* [Exercise]: Repeat the lines below exactly as written, please, from the line with "for make in" to the line with "if empty is", both lines included, and no others.

[start Entries shown]

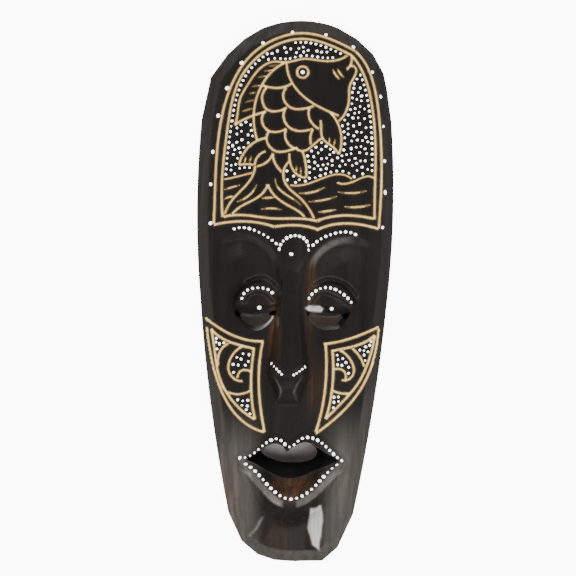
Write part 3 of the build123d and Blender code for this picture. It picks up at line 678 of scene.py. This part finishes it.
def carved_mask():
    outline_raw, rims = read_body()
    outline = spaced(outline_raw, OUTLINE_STEP)
    fronts = [spaced(curve_through(a), OUTLINE_STEP) for a, _ in OPENINGS]
    backs = [curve_through(b) for _, b in OPENINGS]
    grooves = Grooves(rims)
    low = outline.min(axis=0)
    high = outline.max(axis=0)

    # the front
    loops = []
    count = 0
    for loop in [outline] + fronts:
        loops.append((count, len(loop)))
        count += len(loop)
    fixed = np.vstack([outline] + fronts)
    lines = within(kept_apart(rim_points(rims), fixed, NEAREST), outline, fronts)
    fixed = np.vstack([fixed, lines])
    for step, bottom, top in ((FACE_GRID, low[1], PANEL_GRID_FOOT), (PANEL_GRID, PANEL_GRID_FOOT, high[1])):
        grid = hex_grid(step, (low[0], bottom), (high[0], top))
        grid = within(grid, outline, fronts)
        fixed = np.vstack([fixed, kept_apart(grid, fixed, 0.62 * step)])
    x, z = fixed.T
    faces = triangles(fixed, loops, outline, fronts)
    inward = line_distance(x, z, outline, True)
    groove = grooves.depth(x, z)
    h = sculpt(x, z, inward, groove)
    places = [np.column_stack([x, h, z])]
    all_faces = faces.tolist()
    masks = {
        "groove": [ramp(groove, -0.08, 0.34)],
        # rim: a painted shade line just outside each gouge line
        "rim": [np.exp(-(((groove + 0.5) / 0.45) ** 2)) * (groove > -2)],
        "worn": [worn(x, z)],
        # painted sheen and painted highlights, laid into the wood's colour
        "grey": [greyed(x, z, inward)],
        "bare": [np.zeros(len(x))],
        "hole": [np.zeros(len(x))],
    }

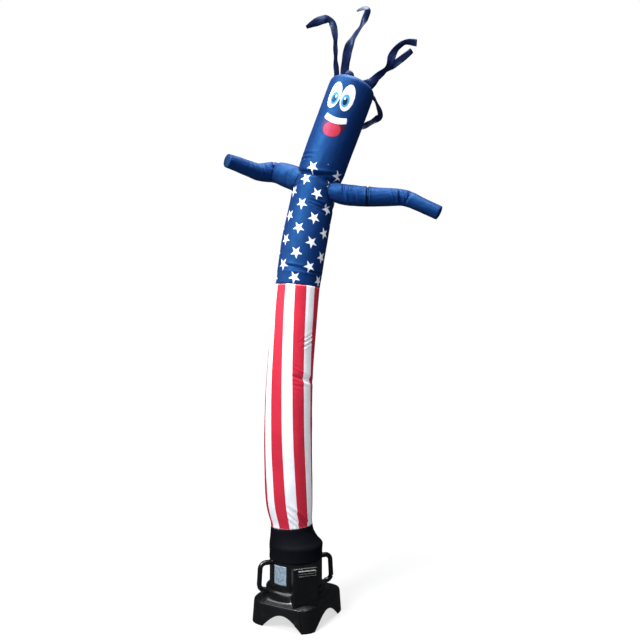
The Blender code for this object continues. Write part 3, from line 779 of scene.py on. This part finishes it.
def fold_depth(folds, at, degrees):
    """How far the cloth is drawn in at this place and angle."""
    depth = 0.0
    for fold in folds:
        away = (degrees - fold.angle + 180) % 360 - 180
        if abs(away) >= fold.spread:
            continue
        fade = math.cos(math.pi / 2 * away / fold.spread) ** 1.3
        offset = (at - fold.at - fold.slant * away / 360) / fold.width
        depth += fold.depth * fade * math.exp(-(offset**2))
    return depth


def crease_depth(creases, at, degrees, radius):
    """A sharp trough along each crease, with a soft ridge on either side."""
    overrun = 0.15
    ridge, ridge_off = 0.42, 1.9
    depth = 0.0
    for crease in creases:
        reach = 4 * crease.width
        if not min(crease.at, crease.to_at) - reach < at < max(crease.at, crease.to_at) + reach:
            continue
        away = ((degrees - crease.angle + 180) % 360 - 180) * math.pi / 180 * radius
        run = (crease.to_angle - crease.angle) * math.pi / 180 * radius
        rise = crease.to_at - crease.at
        length = math.hypot(run, rise)
        along = (away * run + (at - crease.at) * rise) / length**2
        if not -overrun < along < 1 + overrun:
            continue
        off = abs(away * rise - (at - crease.at) * run) / length / crease.width
        share = (along + overrun) / (1 + 2 * overrun)
        taper = math.sin(math.pi * min(max(share, 0), 1)) ** 0.8
        trough = math.exp(-(off**1.5)) - ridge * math.exp(-((off - ridge_off) ** 2))
        depth += crease.depth * taper * trough
    return depth


def even_places(rows, first, last, spacing, closed_end=False):
    """Places along a table about spacing apart, measured along the cloth."""
    fine = 60
    count = round((last - first) * fine)
    lengths = [0.0]
    for index in range(count):
        here = row_at(rows, first + index / fine)
        there = row_at(rows, first + (index + 1) / fine)
        step = math.hypot((centre_of(there) - centre_of(here)).length, (there.across - here.across) / 2)
        lengths.append(lengths[-1] + step)
    steps = max(2, round(lengths[-1] / spacing))
    places = []
    index = 0
    for step in range(steps + 1):
        wanted = lengths[-1] * step / steps
        while index < count - 1 and lengths[index + 1] < wanted:
            index += 1
        share = (wanted - lengths[index]) / (lengths[index + 1] - lengths[index])
        places.append(Place(first + (index + share) / fine, wanted))
    if closed_end:
        radius = rows[last].across / 2
        for shrink in (0.97, 0.90, 0.75, 0.50, 0.25, 0.0):
            places.append(Place(last, lengths[-1] + radius * (1 - shrink), shrink))
    return places


def cloth_length(rows, first, last):
    """Metres along the cloth from one row of a table to another."""
    return even_places(rows, first, last, 0.01)[-1].metres


def panel(columns, places, point, wrapped=False):
    """A cloth panel laid by point(u, place). A wrapped panel is joined edge to edge."""
    bm = bmesh.new()
    rows = len(places) - 1
    bmesh.ops.create_grid(bm, x_segments=columns, y_segments=rows, size=1.0)
    uv = bm.loops.layers.uv.new("cloth")
    for face in bm.faces:
        for loop in face.loops:
            row = round((loop.vert.co.y + 1) / 2 * rows)
            loop[uv].uv = ((loop.vert.co.x + 1) / 2, places[row].metres)
    for vert in bm.verts:
        u = (vert.co.x + 1) / 2
        row = round((vert.co.y + 1) / 2 * rows)
        vert.co = point(u, places[row])
    if wrapped:
        close_up(bm)
    return bm


def close_up(bm):
    """Joins edges that meet, and turns every face outwards."""
    bmesh.ops.remove_doubles(bm, verts=bm.verts, dist=0.00002)
    bmesh.ops.recalc_face_normals(bm, faces=bm.faces)


def add_mesh(name, bm, material):
    data = bpy.data.meshes.new(name)
    bm.to_mesh(data)
    bm.free()
    data.materials.append(material)
    return add_object(name, data)


def add_piece(name, bm, material, replaced):
    """A finished mesh as a piece of the object, standing for CAD nodes."""
    piece = add_mesh(name, bm, material)
    piece.data.shade_smooth()
    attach(piece, "root")
    if replaced:
        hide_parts(*replaced)
    return piece


def solidify(piece, thickness, offset=-1.0):
    wall = piece.modifiers.new("cloth", "SOLIDIFY")
    wall.thickness = thickness
    wall.offset = offset
    wall.use_even_offset = True


def billow(point, scale, depth):
    """Soft unevenness of filled cloth."""
    return depth * noise.noise(point * scale)


def pinch(away, deep, half):
    """The trough along a seam, away from its middle."""
    return deep * math.exp(-((away / half) ** 2))


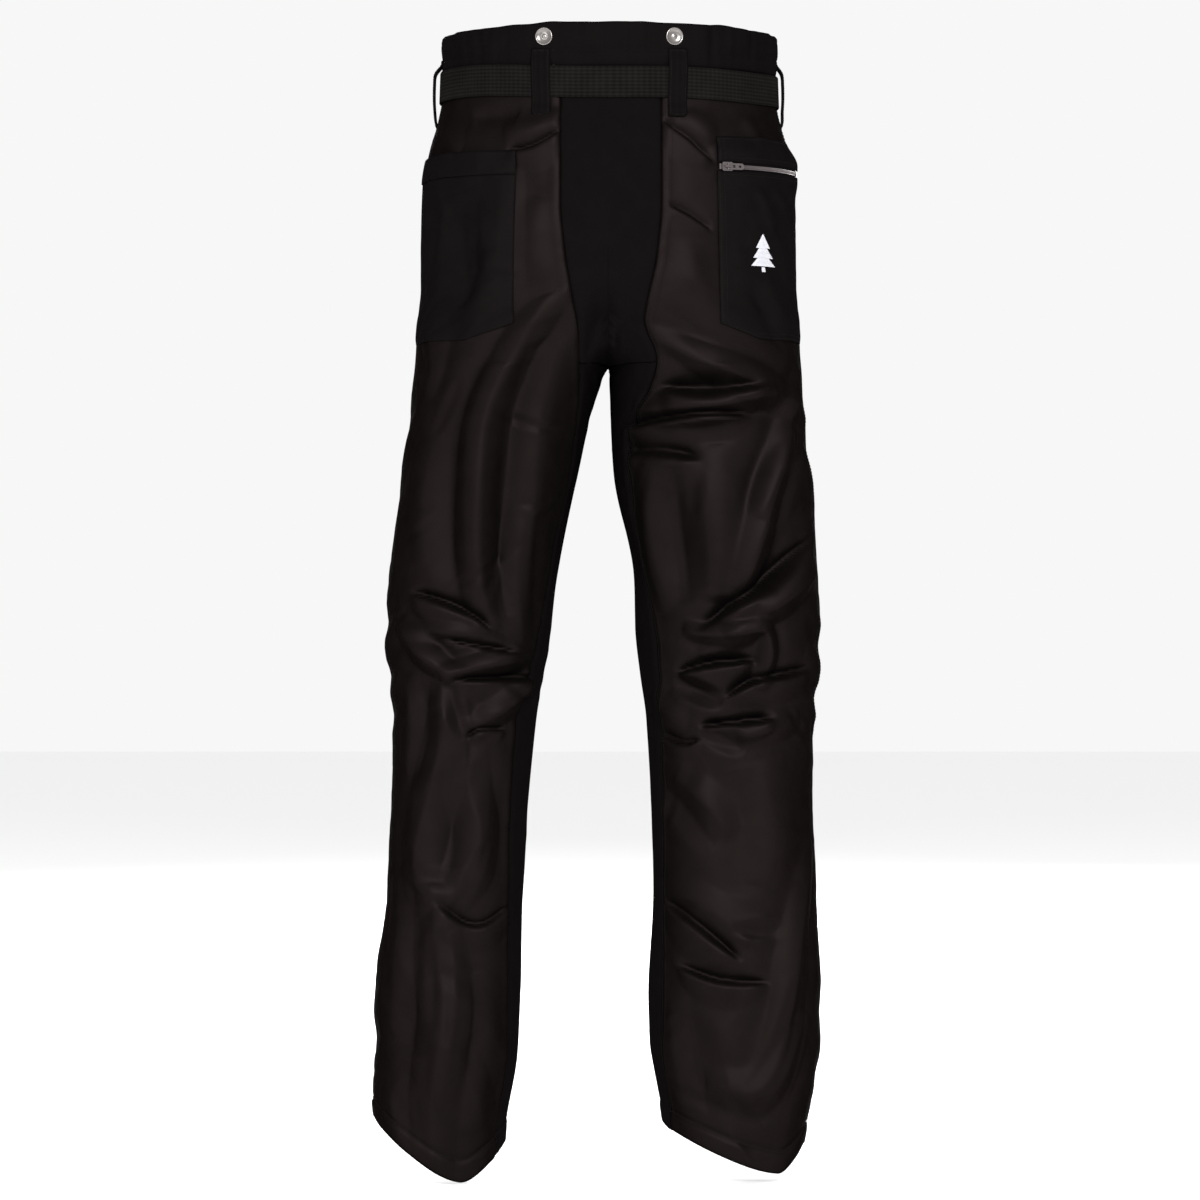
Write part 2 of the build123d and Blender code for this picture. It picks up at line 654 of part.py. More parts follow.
def make_pocket_zip():
    """The right back pocket: patches above and below a zip that follows an arc round the hip."""
    _, _, radius = zip_circle()
    first, last = zip_angle(ZIP_START_X), ZIP_END_ANGLE
    cloth = (radius - POCKET_FABRIC, radius)
    low, high = GAP, GAP + POCKET_FABRIC
    mouth_top, mouth_foot = ZIP_Z + ZIP_HALF_GAP, ZIP_Z - ZIP_HALF_GAP
    ends = (first - FACING_OVERLAP / 3, last + FACING_OVERLAP)
    upper = arc_band(*cloth, mouth_top, mouth_top + FACING_WIDTH, *ends)
    lower = arc_band(*cloth, mouth_foot - FACING_WIDTH, mouth_foot, *ends)
    top_z, top_x = ZIP_POCKET_TOP_ROW
    upper_rows = [(top_z, top_x, PATCH_EDGE), (mouth_top + FACING_WIDTH + GAP, top_x, PATCH_EDGE)]
    lower_rows = [(mouth_foot - FACING_WIDTH - GAP, top_x + 1, PATCH_EDGE)]
    lower_rows += [(z, x, PATCH_EDGE) for z, x in ZIP_POCKET_ROWS]
    save("zip_pocket_upper_patch", patch(RIGHT, upper_rows, low, high))
    save("zip_pocket_lower_patch", patch(RIGHT, lower_rows, low, high))
    save("pocket_zip_facings", Compound([upper.solid(), lower.solid()]))
    tape_half = ZIP_HALF_GAP + TAPE_BESIDE_GAP
    tape_low, tape_high = TAPE_LEVELS
    tape = arc_band(radius + tape_low, radius + tape_high, ZIP_Z - tape_half, ZIP_Z + tape_half, first, last)
    save("pocket_zip_tape", tape)
    inset = COIL_END_INSET / radius
    coil = arc_band(radius + tape_high + 0.01, radius + COIL_PROUD, ZIP_Z - COIL_HALF_WIDTH,
                    ZIP_Z + COIL_HALF_WIDTH, first + inset, last - inset)
    save("pocket_zip_coil", coil)
    stops = []
    for angle in (first + inset / 2, last - inset / 2):
        height = STOP_LEVELS[1] - STOP_LEVELS[0]
        middle = (STOP_LEVELS[1] + STOP_LEVELS[0]) / 2
        stops.append(zip_plane(angle) * Pos(0, 0, middle) * Box(STOP_LENGTH, 2 * STOP_HALF, height))
    save("pocket_zip_stops", Compound([s for stop in stops for s in stop.solids()]))
    start = first + (2.4 + SLIDER_LENGTH / 2) / radius
    stop = last - (2.6 + SLIDER_LENGTH / 2) / radius
    frame = zip_plane(start)
    save("pocket_zip_slider", frame * slider_body())
    save("pocket_zip_pull", frame * pull_tab())
    cx, cy, _ = zip_circle()
    print(f"pocket zip axis x {cx:.3f} y {cy:.3f} radius {radius:.3f} travel {degrees(stop - start):.2f} deg")
    hinge = frame * Pos(0, 0, HINGE_UP)
    print("pocket pull hinge", [round(v, 3) for v in hinge.position], "axis 0 0 1")


def zip_plane(angle):
    """A frame on the zip's circle: x along the zip, y up, z outwards."""
    _, _, radius = zip_circle()
    return Plane(origin=circle_point(radius, angle, ZIP_Z), x_dir=(-sin(angle), cos(angle), 0),
                 z_dir=(cos(angle), sin(angle), 0))


def slider_body():
    """A slider riding on the coil: a top plate, two side rails and the bridge that holds the pull."""
    plate = Pos(0, 0, SLIDER_OUT + SLIDER_PLATE / 2) * Box(SLIDER_LENGTH, 2 * SLIDER_HALF_WIDTH, SLIDER_PLATE)
    body = fillet(plate.edges().filter_by(Axis.Z), 1.8)
    rail_height = SLIDER_OUT + 1.3
    for side in (-1, 1):
        rail = Box(SLIDER_LENGTH - 3, 0.8, rail_height)
        body += Pos(0, side * 2.6, SLIDER_OUT - rail_height / 2) * rail
    bridge = Pos(0, 0, PLATE_TOP + BRIDGE[2] / 2) * Box(*BRIDGE)
    bridge -= Pos(0, 0, PLATE_TOP + BRIDGE_EYE[2] / 2) * Box(*BRIDGE_EYE)
    return body + bridge


def pull_tab():
    """The pull, lying along +X, with the bar that turns in the slider's bridge."""
    tab = Pos(PULL_LENGTH / 2, 0, 0) * Box(PULL_LENGTH, PULL_WIDTH, PULL_THICK)
    tab = fillet(tab.edges().filter_by(Axis.Z).sort_by(Axis.X)[-2:], 2.2)
    tab -= Pos(1.2 + 2.6, 0, 0) * Box(7.0, 2.6, 4)
    tab -= Pos(-5, 0, 0) * Box(10, 20, 10)
    tab -= Pos(PULL_LENGTH - 4, 0, 0) * Cylinder(1.3, 4)
    bar = Rot(90, 0, 0) * Cylinder(PULL_BAR_R, PULL_WIDTH)
    return Pos(0, 0, HINGE_UP) * (tab + bar)


# ---- fly and hand pockets ----------------------------------------------------------------

def fly_plane(z):
    """A frame on the front centre line: x down the fly, z outwards."""
    upper, lower = section_at(RIGHT, CASING_BOTTOM_Z), section_at(RIGHT, -141)
    top = Vector(0, upper[3] + upper[4], CASING_BOTTOM_Z)
    foot = Vector(0, lower[3] + lower[4], -141)
    down = (foot - top).normalized()
    outwards = Vector(0, -down.Z, down.Y)
    return Plane(origin=top + down * ((CASING_BOTTOM_Z - z) / -down.Z), x_dir=down, z_dir=outwards)


def fly_slab(top, bottom, half, low, high):
    """A straight strip down the fly between two heights and two levels."""
    frame = fly_plane(top)
    length = (top - bottom) / -frame.x_dir.Z
    return frame * Pos(length / 2, 0, (low + high) / 2) * Box(length, 2 * half, high - low)


def make_fly():
    """The fly's tape, coil, stops, slider, pull and the underlap behind them."""
    top, bottom = FLY_TOP_Z, FLY_BOTTOM_Z
    tape_high = TAPE_LEVELS[1]
    save("fly_zip_tape", fly_slab(top, bottom, ZIP_HALF_GAP + FLY_TAPE_BESIDE_GAP, *TAPE_LEVELS))
    save("fly_zip_coil", fly_slab(top - 3, bottom + 3, COIL_HALF_WIDTH, tape_high + 0.01, COIL_PROUD))
    save("fly_underlap", fly_slab(CASING_BOTTOM_Z - 2, bottom - 12, FLY_HALF, *FLY_UNDERLAP))
    upper_stop = fly_slab(top - 0.6, top - 2.6, STOP_HALF, *STOP_LEVELS)
    lower_stop = fly_slab(bottom + 2.6, bottom + 0.6, STOP_HALF, *STOP_LEVELS)
    save("fly_zip_stops", Compound([upper_stop.solid(), lower_stop.solid()]))
    start = fly_plane(top - 3 - SLIDER_LENGTH / 2)
    stop = fly_plane(bottom + 3 + SLIDER_LENGTH / 2)
    save("fly_zip_slider", start * slider_body())
    save("fly_zip_pull", start * pull_tab())
    travel = (stop.origin - start.origin).length
    print("fly axis", [round(v, 5) for v in start.x_dir], f"travel {travel:.1f} mm")
    print("fly pull hinge", [round(v, 3) for v in (start * Pos(0, 0, HINGE_UP)).position])


def make_hand_pockets():
    """Flat, empty pocket bags behind the front panels."""
    for side in (LEFT, RIGHT):
        faces = []
        for z, x, edge in with_stations(side, HAND_POCKET_ROWS):
            section = section_at(side, z)
            lines = []
            for depth in POCKET_BAG:
                begin = angle_of(section, depth, side * x, 1)
                finish = edge if side == RIGHT else pi - edge
                angles = [begin + (finish - begin) * i / 5 for i in range(6)]
                lines.append([section_point(section, depth, angle) for angle in angles])
            outer, inner = lines[0], lines[1][::-1]
            edges = [Spline(*outer), Line(outer[-1], inner[0]), Spline(*inner), Line(inner[-1], outer[0])]
            faces.append(Face(Wire(edges)))
        save(f"{side_name(side)}_hand_pocket_bag", loft(faces, ruled=True))


def make_badge():
    """A small embroidered badge on the zip pocket."""
    low = GAP + POCKET_FABRIC + BADGE_GAP
    save("pocket_badge", patch(RIGHT, BADGE_ROWS, low, low + BADGE_THICK))


def print_girths():
    """Prints the girths that the sections give."""
    for name, z in (("waist", 0), ("hip", -141), ("thigh", -285), ("knee", -517), ("hem", -980)):
        section = section_at(RIGHT, z)
        points = [section_point(section, 0, 2 * pi * i / 360) for i in range(361)]
        girth = sum(hypot(p[0] - q[0], p[1] - q[1]) for p, q in zip(points, points[1:]))
        print(f"{name} girth {girth:.0f} mm")


for make in (print_girths, make_outer_panels, make_hem_bands, make_pads_and_linings, make_waistband,
             make_buttons, make_belt, make_loops, make_buckle, make_open_pocket, make_pocket_zip,
             make_fly, make_hand_pockets, make_badge):
    make()
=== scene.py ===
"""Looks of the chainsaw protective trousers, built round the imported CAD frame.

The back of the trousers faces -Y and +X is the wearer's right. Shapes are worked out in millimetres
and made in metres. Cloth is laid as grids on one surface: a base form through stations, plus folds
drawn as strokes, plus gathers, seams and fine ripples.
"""

import math
import random

import bpy
import numpy as np
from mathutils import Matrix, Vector


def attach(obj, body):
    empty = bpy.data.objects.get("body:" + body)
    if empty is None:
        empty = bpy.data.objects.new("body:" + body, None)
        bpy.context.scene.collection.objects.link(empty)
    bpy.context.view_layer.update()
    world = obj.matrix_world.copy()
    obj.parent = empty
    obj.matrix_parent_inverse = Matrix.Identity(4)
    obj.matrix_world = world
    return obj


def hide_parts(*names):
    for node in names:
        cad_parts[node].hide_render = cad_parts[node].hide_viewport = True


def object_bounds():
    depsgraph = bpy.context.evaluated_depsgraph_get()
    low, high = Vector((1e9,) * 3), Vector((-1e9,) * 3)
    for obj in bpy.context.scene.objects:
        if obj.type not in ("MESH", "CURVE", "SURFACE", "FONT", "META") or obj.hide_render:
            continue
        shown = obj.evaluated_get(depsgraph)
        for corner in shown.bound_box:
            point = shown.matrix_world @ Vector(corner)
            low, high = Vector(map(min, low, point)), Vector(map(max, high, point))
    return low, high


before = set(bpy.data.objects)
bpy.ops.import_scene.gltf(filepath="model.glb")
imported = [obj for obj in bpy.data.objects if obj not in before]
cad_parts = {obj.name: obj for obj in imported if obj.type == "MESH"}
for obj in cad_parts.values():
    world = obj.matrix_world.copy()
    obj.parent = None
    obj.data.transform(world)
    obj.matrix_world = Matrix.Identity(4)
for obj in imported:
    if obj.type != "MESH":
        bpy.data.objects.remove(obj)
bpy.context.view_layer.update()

MM = 0.001
LEFT, RIGHT = -1, 1
BACK, FRONT = -1, 1
SIDE_NAMES = {LEFT: "left", RIGHT: "right"}
OUTER = {LEFT: math.pi, RIGHT: 0.0}  # the angle of each leg's outer side
random.seed(7)

# ---- base form, in millimetres: z, centre x, half width, half depth, centre y ------------------

TRUNK = [(57, 160, 105.5, -0.5), (30, 159, 106, 0), (0, 159, 107.3, 0.35), (-25, 163, 110, -1),
         (-54, 171, 114.8, -4.2), (-83, 177, 118.2, -6), (-141, 179, 123.4, -8)]
LEG = {
    RIGHT: [(-199, 25, 155, 122.6, -4), (-230, 60, 122, 118, -3), (-252, 84, 99.5, 113, -2),
            (-264, 92.5, 92, 110, 0), (-285, 93.5, 92, 107, 0), (-372, 100, 94, 101, 2),
            (-459, 113, 89, 94, 5), (-517, 115, 89, 90, 7), (-604, 117, 81, 84, 5), (-691, 118, 77, 79, 2),
            (-778, 121, 78, 78, 0), (-864, 121, 82.5, 80, 0), (-922, 121, 81, 80, 0), (-980, 120, 70, 76, 0),
            (-1075, 121, 59, 70, 0)],
    LEFT: [(-199, -25, 155, 122.6, -4), (-230, -62, 122, 118, -3), (-252, -86, 99.5, 113, -2),
           (-264, -93.5, 93, 110, 0), (-285, -99, 90, 107, 0), (-372, -115, 84, 101, 2),
           (-459, -130, 81.5, 94, 5), (-517, -135, 79, 90, 7), (-604, -139, 69, 84, 5),
           (-691, -143, 65, 79, 2), (-778, -148, 65, 78, 0), (-864, -155, 70, 80, 0),
           (-922, -156, 68, 80, 0), (-980, -163, 64, 76, 0), (-1075, -161, 55, 70, 0)],
}
SQUARENESS = 2.15  # power of the sections' outline: 2 is an ellipse
NUDGE = 0.002  # a small turn, in radians, that gives the direction along the cloth
SEAM = {
    RIGHT: [(49, 60), (49, -125), (44, -170), (35, -207), (31, -232), (43, -250), (45, -268), (34, -295),
            (19, -322), (17, -350), (21, -400), (32, -455), (44, -520), (47, -560), (50, -720), (50, -922),
            (58, -980), (67, -1080)],
    LEFT: [(-46, 60), (-46, -125), (-41, -170), (-34, -207), (-29, -232), (-28, -256), (-28, -300),
           (-35, -360), (-51, -430), (-65, -515), (-75, -560), (-87, -596), (-91, -640), (-96, -800),
           (-97, -922), (-107, -980), (-113, -1080)],
}
CROTCH_Z = -264.0
FLY_GAP = 3.2
CASING_Z = 30.0  # foot of the waistband casing
PANEL_TOP_Z = CASING_Z + 1.5  # the panels run up under the casing
BELT_FOOT_Z = -17.0
HEM_CALM_Z = -985.0  # folds are weaker below this
WAIST_TOP_Z = 56.0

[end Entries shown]

* [Answer below]:
for make in (print_girths, make_outer_panels, make_hem_bands, make_pads_and_linings, make_waistband,
             make_buttons, make_belt, make_loops, make_buckle, make_open_pocket, make_pocket_zip,
             make_fly, make_hand_pockets, make_badge):
    make()
=== scene.py ===
"""Looks of the chainsaw protective trousers, built round the imported CAD frame.

The back of the trousers faces -Y and +X is the wearer's right. Shapes are worked out in millimetres
and made in metres. Cloth is laid as grids on one surface: a base form through stations, plus folds
drawn as strokes, plus gathers, seams and fine ripples.
"""

import math
import random

import bpy
import numpy as np
from mathutils import Matrix, Vector


def attach(obj, body):
    empty = bpy.data.objects.get("body:" + body)
    if empty is None:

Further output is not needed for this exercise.